***** Input for this task *****

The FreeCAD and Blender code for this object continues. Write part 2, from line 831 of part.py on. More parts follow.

*****
***** Input for this task *****

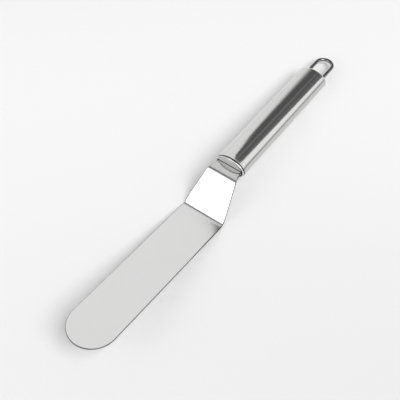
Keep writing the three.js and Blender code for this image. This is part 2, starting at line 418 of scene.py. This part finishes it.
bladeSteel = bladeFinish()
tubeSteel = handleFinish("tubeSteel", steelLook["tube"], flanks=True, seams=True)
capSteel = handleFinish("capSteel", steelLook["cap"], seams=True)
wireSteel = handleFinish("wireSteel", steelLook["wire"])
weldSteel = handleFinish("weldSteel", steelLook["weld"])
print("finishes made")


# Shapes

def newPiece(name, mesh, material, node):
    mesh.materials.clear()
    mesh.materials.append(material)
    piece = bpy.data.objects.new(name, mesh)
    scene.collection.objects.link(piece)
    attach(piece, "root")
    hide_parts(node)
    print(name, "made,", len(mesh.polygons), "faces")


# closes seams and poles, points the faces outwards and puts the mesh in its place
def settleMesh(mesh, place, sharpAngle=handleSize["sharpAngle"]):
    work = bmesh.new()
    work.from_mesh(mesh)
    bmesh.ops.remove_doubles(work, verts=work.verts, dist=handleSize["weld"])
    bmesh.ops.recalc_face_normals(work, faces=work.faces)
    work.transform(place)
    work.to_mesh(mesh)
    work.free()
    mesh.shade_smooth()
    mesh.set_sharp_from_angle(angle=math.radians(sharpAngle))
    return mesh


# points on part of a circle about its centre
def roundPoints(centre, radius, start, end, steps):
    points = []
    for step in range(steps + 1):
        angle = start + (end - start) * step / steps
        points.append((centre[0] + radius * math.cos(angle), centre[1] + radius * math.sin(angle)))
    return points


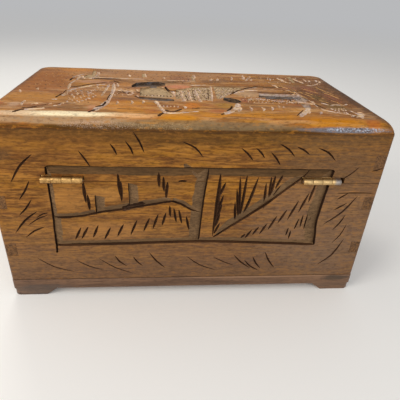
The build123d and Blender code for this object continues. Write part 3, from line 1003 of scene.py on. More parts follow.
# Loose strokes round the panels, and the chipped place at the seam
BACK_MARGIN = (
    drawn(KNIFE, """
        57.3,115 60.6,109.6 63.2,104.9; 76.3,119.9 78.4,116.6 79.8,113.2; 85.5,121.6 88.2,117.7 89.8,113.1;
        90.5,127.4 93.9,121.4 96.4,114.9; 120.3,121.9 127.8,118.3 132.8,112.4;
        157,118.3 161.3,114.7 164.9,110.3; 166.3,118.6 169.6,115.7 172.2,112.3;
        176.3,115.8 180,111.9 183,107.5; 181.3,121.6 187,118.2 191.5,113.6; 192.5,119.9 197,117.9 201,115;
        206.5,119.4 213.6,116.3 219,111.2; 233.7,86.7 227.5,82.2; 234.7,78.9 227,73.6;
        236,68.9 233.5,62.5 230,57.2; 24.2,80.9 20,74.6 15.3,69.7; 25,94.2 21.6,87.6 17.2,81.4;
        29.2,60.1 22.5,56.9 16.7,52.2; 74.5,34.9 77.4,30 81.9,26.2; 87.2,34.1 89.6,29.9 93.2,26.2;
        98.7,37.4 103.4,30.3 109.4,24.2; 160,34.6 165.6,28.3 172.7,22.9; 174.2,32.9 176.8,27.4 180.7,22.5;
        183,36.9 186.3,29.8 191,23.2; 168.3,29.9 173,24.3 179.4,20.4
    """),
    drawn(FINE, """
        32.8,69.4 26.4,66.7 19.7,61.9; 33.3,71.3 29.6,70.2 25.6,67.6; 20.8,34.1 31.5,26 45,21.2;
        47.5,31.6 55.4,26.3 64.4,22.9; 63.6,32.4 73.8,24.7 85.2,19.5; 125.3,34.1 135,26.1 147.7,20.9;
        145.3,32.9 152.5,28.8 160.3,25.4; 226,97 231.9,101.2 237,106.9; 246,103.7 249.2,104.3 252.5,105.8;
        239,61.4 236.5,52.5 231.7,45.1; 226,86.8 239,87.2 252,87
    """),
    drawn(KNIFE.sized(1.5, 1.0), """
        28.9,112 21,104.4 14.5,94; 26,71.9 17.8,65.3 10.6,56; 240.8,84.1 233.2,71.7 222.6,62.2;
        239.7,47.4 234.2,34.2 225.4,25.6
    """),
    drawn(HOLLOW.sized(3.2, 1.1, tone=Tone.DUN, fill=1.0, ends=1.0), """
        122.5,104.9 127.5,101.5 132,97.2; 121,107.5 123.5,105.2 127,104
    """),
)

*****
***** Input for this task *****

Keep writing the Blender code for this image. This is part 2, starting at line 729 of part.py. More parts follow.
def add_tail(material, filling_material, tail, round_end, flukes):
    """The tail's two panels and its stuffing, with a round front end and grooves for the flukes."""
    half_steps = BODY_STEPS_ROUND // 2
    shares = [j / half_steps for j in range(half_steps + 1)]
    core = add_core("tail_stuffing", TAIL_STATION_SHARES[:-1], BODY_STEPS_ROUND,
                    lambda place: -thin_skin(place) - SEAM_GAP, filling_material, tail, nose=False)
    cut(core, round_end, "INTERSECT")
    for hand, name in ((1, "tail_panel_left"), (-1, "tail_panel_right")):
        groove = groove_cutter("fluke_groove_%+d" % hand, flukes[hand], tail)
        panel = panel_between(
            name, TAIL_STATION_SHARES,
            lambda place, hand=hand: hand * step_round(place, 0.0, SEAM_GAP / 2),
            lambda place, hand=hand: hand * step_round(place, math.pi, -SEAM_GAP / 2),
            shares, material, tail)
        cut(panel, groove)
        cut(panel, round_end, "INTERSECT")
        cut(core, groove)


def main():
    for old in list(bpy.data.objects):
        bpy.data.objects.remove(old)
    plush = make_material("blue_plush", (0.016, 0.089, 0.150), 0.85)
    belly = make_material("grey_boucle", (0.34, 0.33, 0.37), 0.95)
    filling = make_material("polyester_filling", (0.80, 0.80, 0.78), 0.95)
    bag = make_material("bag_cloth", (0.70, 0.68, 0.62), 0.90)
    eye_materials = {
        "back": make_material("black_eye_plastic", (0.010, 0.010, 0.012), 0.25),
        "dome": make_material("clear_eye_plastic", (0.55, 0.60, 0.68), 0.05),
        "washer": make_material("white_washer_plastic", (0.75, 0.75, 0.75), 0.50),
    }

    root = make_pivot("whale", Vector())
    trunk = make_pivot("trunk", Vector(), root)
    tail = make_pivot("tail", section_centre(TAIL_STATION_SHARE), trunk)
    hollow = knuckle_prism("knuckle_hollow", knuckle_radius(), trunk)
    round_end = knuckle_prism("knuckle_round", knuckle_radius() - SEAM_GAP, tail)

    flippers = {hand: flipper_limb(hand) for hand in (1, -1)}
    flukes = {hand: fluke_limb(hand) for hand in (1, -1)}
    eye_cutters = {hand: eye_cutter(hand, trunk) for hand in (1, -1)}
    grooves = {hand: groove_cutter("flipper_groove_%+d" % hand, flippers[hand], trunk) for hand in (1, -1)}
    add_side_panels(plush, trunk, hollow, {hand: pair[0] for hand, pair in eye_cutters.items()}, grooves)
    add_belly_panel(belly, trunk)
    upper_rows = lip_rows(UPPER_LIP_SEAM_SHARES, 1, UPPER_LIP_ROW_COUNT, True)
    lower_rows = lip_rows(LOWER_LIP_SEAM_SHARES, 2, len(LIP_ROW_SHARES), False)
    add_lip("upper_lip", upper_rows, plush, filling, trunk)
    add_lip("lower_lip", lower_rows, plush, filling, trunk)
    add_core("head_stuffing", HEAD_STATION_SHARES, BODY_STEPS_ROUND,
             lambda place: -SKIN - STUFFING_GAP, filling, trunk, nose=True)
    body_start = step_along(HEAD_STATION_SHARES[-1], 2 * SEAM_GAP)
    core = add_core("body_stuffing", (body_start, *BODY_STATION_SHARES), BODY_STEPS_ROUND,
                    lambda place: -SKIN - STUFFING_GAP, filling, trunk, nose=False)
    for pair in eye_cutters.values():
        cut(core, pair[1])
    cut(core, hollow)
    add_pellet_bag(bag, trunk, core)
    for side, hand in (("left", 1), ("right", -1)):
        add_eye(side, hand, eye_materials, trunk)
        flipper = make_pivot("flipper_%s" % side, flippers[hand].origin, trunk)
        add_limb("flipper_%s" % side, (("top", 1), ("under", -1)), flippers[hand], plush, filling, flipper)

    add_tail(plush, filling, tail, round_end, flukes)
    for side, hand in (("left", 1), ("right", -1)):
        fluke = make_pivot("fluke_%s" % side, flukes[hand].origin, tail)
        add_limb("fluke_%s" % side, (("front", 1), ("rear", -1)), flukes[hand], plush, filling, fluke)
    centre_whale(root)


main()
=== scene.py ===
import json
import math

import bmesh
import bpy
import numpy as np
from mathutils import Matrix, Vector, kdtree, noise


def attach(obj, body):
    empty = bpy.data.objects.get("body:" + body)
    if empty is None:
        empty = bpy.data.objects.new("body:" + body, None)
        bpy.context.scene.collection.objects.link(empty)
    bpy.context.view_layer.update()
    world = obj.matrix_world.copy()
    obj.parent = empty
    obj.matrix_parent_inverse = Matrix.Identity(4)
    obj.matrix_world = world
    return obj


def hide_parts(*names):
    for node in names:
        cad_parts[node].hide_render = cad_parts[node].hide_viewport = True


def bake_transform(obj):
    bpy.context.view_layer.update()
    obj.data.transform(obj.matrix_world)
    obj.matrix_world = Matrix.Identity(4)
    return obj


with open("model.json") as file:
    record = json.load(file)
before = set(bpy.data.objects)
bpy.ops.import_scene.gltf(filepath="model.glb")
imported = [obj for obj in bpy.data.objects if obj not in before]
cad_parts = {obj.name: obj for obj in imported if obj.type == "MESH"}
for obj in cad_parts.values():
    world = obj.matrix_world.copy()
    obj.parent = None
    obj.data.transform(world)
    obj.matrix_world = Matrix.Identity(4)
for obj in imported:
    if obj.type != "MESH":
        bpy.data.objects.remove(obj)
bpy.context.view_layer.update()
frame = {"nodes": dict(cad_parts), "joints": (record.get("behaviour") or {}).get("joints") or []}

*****

● Prompt
From the line with "obj.data.transform(obj.matrix_world)" through the line with "bpy.data.objects.remove(obj)", repeat every line exactly, both ends included, and nothing outside that range.

● Task answer
    obj.data.transform(obj.matrix_world)
    obj.matrix_world = Matrix.Identity(4)
    return obj


with open("model.json") as file:
    record = json.load(file)
before = set(bpy.data.objects)
bpy.ops.import_scene.gltf(filepath="model.glb")
imported = [obj for obj in bpy.data.objects if obj not in before]
cad_parts = {obj.name: obj for obj in imported if obj.type == "MESH"}
for obj in cad_parts.values():
    world = obj.matrix_world.copy()
    obj.parent = None
    obj.data.transform(world)
    obj.matrix_world = Matrix.Identity(4)
for obj in imported:
    if obj.type != "MESH":
        bpy.data.objects.remove(obj)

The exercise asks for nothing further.